Miracle Morel

By , May 26, 2013

Friday, Aly called to tell us she’d landed a prime summer job. While we talked with her with one of our phones set on “speaker,” I sat at my usual place at the dining table, gazing out the window. As I lazily scanned the mounded earth that hosts our rhubarb patch, I spied a small object, which I fancied looked like a morel mushroom.

Since the hummingbirds and songbirds returned to our homestead (see For the Birds) I’ve kept a pair of lower power binoculars handy, to scrutinize the visitors at close range. I grabbed these and examined the thing in the garden, assuming I’d see the details of a newly-emerged rhubarb shoot.

But, no. I saw a morel. An honest-to-goodness morel, a few feet from the cabin door!

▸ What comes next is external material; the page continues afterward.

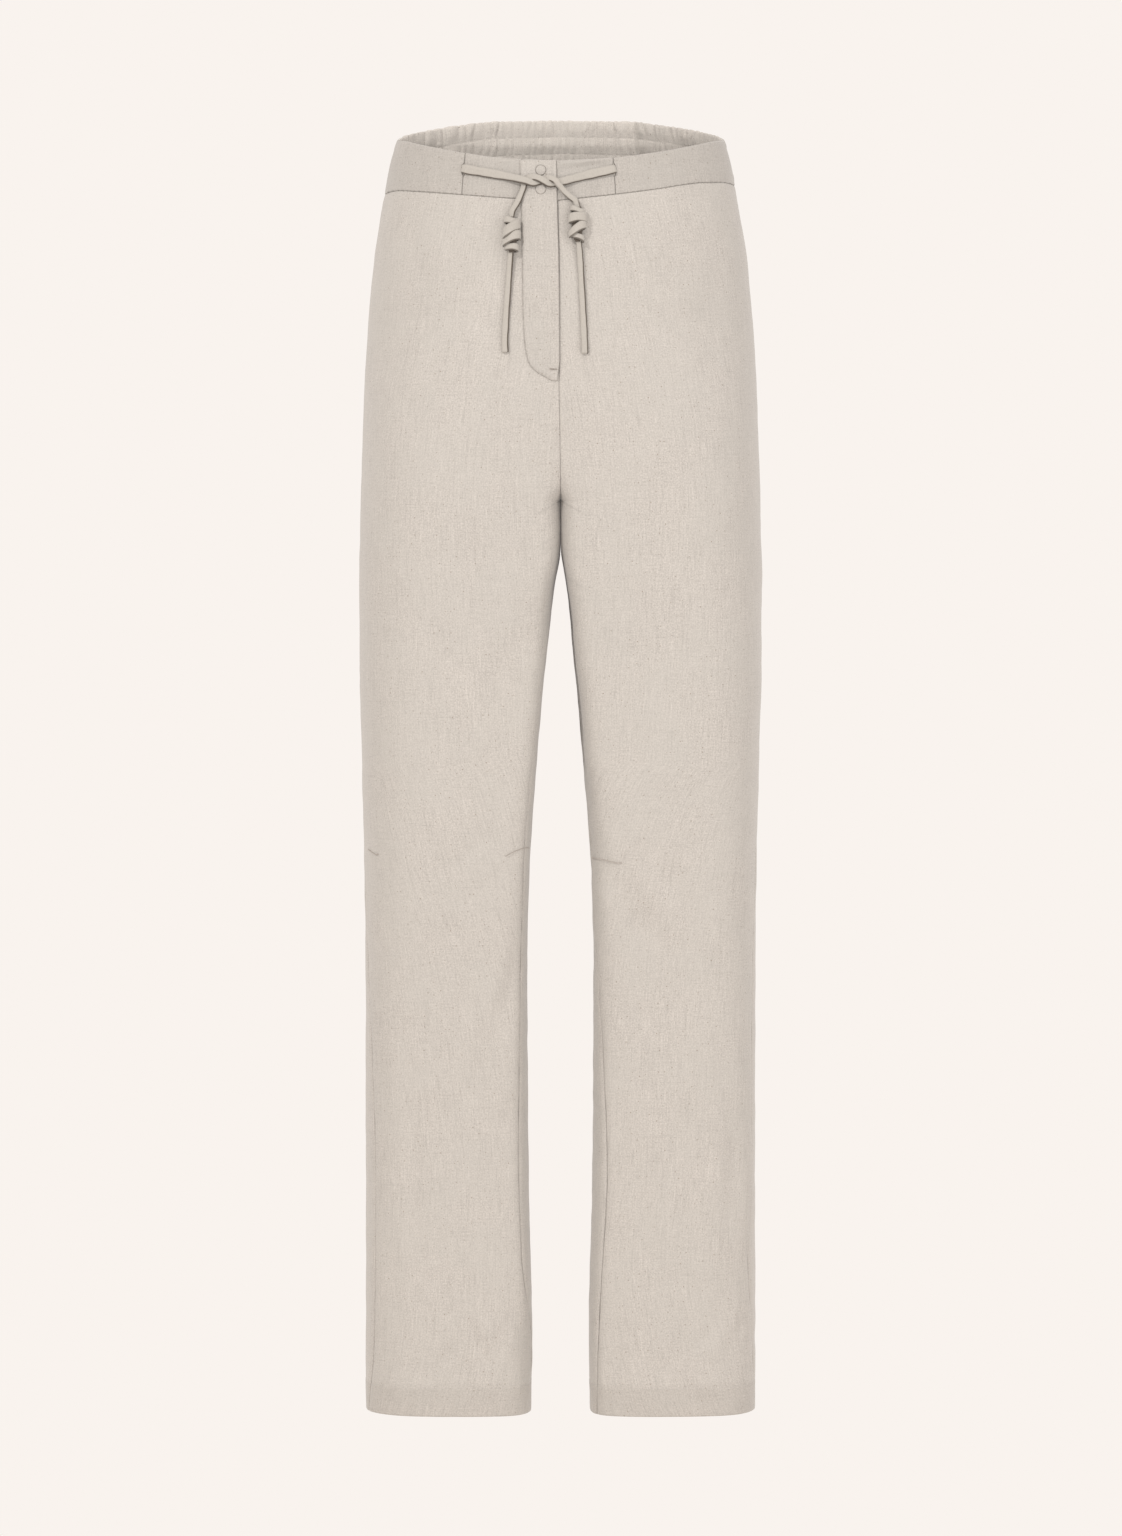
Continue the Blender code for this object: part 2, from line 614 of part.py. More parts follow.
def build():
    for side, word in ((RIGHT, "right"), (LEFT, "left")):
        build_panel("front_" + word, side, FRONT)
        build_panel("back_" + word, side, BACK)
    slot_right, slot_left = (front_bearing(*SLOTS[side][:2]) for side in (RIGHT, LEFT))
    underlap = front_bearing(UNDERLAP_X, UNDERLAP_DROP)
    build_front_band("band_front_right", -90, slot_right, RIGHT, False)
    build_front_band("band_inner_right", slot_right, underlap, RIGHT, True)
    build_front_band("band_inner_left", underlap, slot_left, LEFT, False)
    build_front_band("band_front_left", slot_left, 90, LEFT, True)
    build_back_band()
    build_placket()
    for name, place in SNAPS.items():
        build_snap(name, *place)
    for name, route in CORD_ROUTES.items():
        build_cord(name, route)
    for name, place in KNOTS.items():
        build_knot(name, *place)


for thing in list(bpy.data.objects):
    bpy.data.objects.remove(thing, do_unlink=True)
build()
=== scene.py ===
"""Looks of the straight-leg drawstring trousers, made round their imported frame.

Lengths here are millimetres; a mesh is scaled to metres when it is made. Heights are drops below the
top corner at the wearer's side. X runs to the wearer's left, Y to the back and Z up.
"""

import math

import bpy
import numpy as np
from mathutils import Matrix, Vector
from numpy import arange, array, clip, concatenate, cos, linspace, maximum, pi, sin, stack, where


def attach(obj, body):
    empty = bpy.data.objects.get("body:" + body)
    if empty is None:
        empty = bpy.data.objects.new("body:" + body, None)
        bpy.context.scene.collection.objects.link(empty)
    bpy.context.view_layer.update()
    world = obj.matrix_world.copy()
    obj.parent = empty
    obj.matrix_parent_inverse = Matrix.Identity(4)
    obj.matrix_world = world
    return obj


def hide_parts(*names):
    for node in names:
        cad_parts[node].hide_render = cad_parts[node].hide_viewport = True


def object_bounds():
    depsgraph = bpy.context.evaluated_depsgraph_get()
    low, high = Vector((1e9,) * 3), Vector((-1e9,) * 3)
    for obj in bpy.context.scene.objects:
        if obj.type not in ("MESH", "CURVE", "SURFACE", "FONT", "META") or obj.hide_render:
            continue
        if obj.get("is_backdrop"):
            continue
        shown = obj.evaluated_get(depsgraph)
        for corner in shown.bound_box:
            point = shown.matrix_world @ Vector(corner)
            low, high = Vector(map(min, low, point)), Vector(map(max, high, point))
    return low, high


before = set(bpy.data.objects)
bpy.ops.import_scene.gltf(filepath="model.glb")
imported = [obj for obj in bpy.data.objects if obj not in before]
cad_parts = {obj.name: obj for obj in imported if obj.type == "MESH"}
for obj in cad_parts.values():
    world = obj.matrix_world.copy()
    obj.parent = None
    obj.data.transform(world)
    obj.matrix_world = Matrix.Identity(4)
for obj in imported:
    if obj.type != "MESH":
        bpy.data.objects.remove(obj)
cad_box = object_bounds()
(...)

Our miracle morel (Photo: Mark Zeiger).

Our miracle morel (Photo: Mark Zeiger).


Almost all of our edible mushroom varieties appear in midsummer to late autumn (see Gourmet Delicacies for Free: Foraging for Mushrooms), except for one: the morel. This may be the most delectable of our many gourmet-quality wild mushrooms, and must certainly be the rarest. We have found the near us on the peninsula, but those have been lucky finds, with no certainty of finding them in the same place the following year. We’ve discussed driving as far as 30 miles up the river valley to search for them there. But, here’s the very mushroom we seek in our own yard!

An irony of our mushroom foraging continues to be the variety of mushrooms that grow in the compound itself. We see many mushrooms close to the cabin. Almost all of them are either insipid-flavored varieties, unknown to us, or poisonous. Beyond one reliable patch of boletes, and some hawkwings, they’re almost all useless to us as food. Every great now and then we’ll make a discovery. I still fondly recall a single, perfect bolete near the rope swing, totally untouched by insects, late one autumn. Now, here is this one perfect morel.

Sadly, I’ve learned that morel mycilia, the underground fungus of which the mushroom is a fruit, are notably short-lived. Finding morels in a location one year does not guarantee there will be any in the future. I see no evidence that other morels will appear in this same place anytime soon. We’re letting this one grow larger, if it can, guarding it against squirrels. Michelle even watered it the other day.

Certainly, we hope to see more morels in the rhubarb patch or elsewhere. For now, though, just the simple miracle of this one rare morel right here at home, may be enough.